At the 2025 Google Cloud Next conference, Google announced significant updates to its data analytics platform, aiming to make data work more conversational, contextual, and intelligent. In an exclusive interview, Peter Bailis, Vice President of Engineering at Google Cloud, explained the strategy behind these developments and discussed what the company calls the "autonomous data-to-AI platform."
Key Points:
- Gemini is now integrated into BigQuery and Looker, supporting code assistance, analytics, and data agents.
- Google has introduced specialized agents for roles such as data engineers and business analysts.
- The new BigQuery Knowledge Engine improves accuracy by understanding context and semantics.
- Real-world customers have reported substantial cost savings and productivity gains.
"Google is the only cutting-edge model provider that has top models across all tracked benchmarks and evaluations while also owning a data stack," Bailis told me. "Our vision is to infuse Gemini's intelligence into data tools and surfaces where data can be best utilized."
Let’s start with the new features. Google has launched agents specifically tailored to different user roles in BigQuery and Looker. Picture a data engineering agent helping build and maintain pipelines, a data science agent assisting with model development in Colab notebooks, and a conversational analytics agent in Looker allowing you to query data using simple English.
These are not just glorified chatbots. They are deeply embedded in your workflows, trained on your organization's data, and grounded in context through the new BigQuery Knowledge Engine, which understands schema relationships, business terminology, and query history.
The term "autonomous" here does not merely imply set-and-forget infrastructure. It means the system can suggest connections, recommend transformations, and display relevant datasets—without requiring you to manually handle CSVs or chase down documents.
Bailis put it this way: "The focus of autonomy is that the platform should make more data accessible to more people without them having to do more work."
The results are impressive. Their SQL and Python code assistants in BigQuery achieved a 60% acceptance rate among thousands of customers—twice what Bailis described as typical for coding models. Usage has grown by 350% over the past nine months.
Why does this matter? Because today, data work is still largely tedious. Much of it boils down to handling repetitive tasks, like remembering the correct formula to parse timestamps into a standard format. "A lot of data work is still grunt work," Bailis admitted, especially in data engineering. "What data do I have? Where do I find it? How do I connect it? How do I clean it? It's repetitive."

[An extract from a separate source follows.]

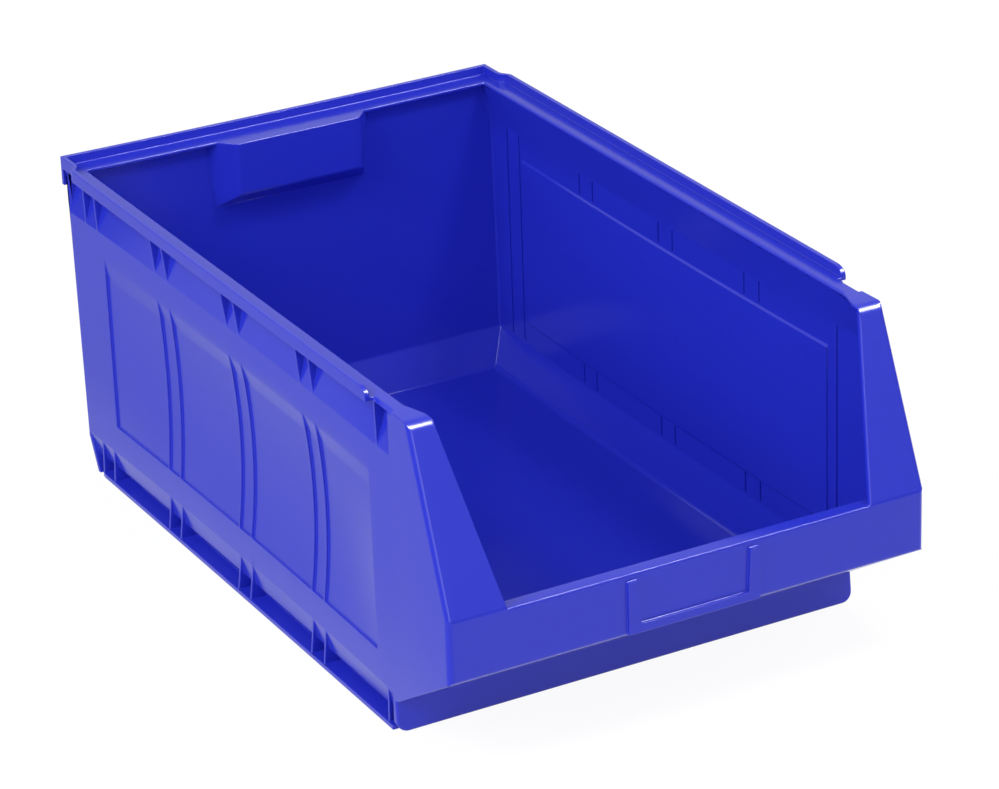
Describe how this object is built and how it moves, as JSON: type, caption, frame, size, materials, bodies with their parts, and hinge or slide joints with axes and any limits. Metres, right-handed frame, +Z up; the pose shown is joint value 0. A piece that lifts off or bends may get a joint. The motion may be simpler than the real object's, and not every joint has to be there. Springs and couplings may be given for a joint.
{
  "type": "open-front storage bin",
  "caption": "Stackable open-front storage bin with sloping front posts, label holder, stacking rim, ribbed side channels and rear finger grip.",
  "frame": {"origin": "centre of the bin's bottom, at the base plate's underside", "axes": "+Y from the open front to the rear wall, +Z up, +X to the right seen from the front"},
  "size_m": [0.31, 0.5038, 0.2064],
  "materials": {
    "blue_moulding": "satin moulded polypropylene"
  },
  "bodies": {
    "root": {"finger_grip": "blue_moulding", "floor_pan": "blue_moulding", "front_band": "blue_moulding", "front_foot": "blue_moulding", "front_ramp": "blue_moulding", "label_sill": "blue_moulding", "left_front_cheek": "blue_moulding", "left_front_post": "blue_moulding", "left_label_rail": "blue_moulding", "left_rim": "blue_moulding", "left_rim_ribs": "blue_moulding", "left_shoulder": "blue_moulding", "left_side_wall": "blue_moulding", "left_sill": "blue_moulding", "left_sill_ribs": "blue_moulding", "rear_rim": "blue_moulding", "rear_sill": "blue_moulding", "rear_wall": "blue_moulding", "right_front_cheek": "blue_moulding", "right_front_post": "blue_moulding", "right_label_rail": "blue_moulding", "right_rim": "blue_moulding", "right_rim_ribs": "blue_moulding", "right_shoulder": "blue_moulding", "right_side_wall": "blue_moulding", "right_sill": "blue_moulding", "right_sill_ribs": "blue_moulding"}
  },
  "joints": []
}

The real magic lies not just in having a sophisticated AI model—but in teaching that model to leverage organizational context. Gemini can understand specific data patterns and query histories within a company, making its suggestions more relevant.
"Most logs are never read—unless something bad happens," Bailis explained. "Here, we’re saying there are important signals in logs about each user and their peers."
Google is also targeting unstructured data—images, audio, video, and text often underutilized in organizations. The company is treating it as a "first-class citizen" in BigQuery, enabling unified storage and querying through multi-modal tables alongside structured data.
For businesses considering how to measure success with these tools, Bailis recommends focusing on the time required to complete key tasks for different roles. "Data work ultimately reflects an organization’s priorities," he said. The most compelling metric? "The number of questions asked and answered should increase dramatically."
Beyond Dashboards
The most exciting part of the conversation was about what comes next. Google isn’t stopping at conversational BI. The company envisions data agents that act more like analysts—observing your business daily and proactively highlighting changes.
"Imagine an analyst watching things all day and telling you when something meaningful happens—not just you, but every knowledge worker in your organization," Bailis said.
For Skeptics: Start Small, But Start Now
I raised a big concern in enterprises with Bailis: trust. Many companies remain cautious about incorporating AI into critical business decisions. But his advice is pragmatic—start small. Build internal-facing agents. Set clear instructions. Ground them in semantic models. And layer governance like any other software product.
"You don't have to hand over decision-making to AI," he said. "But you do need to establish a path to use it effectively—meaning creating space for experimentation."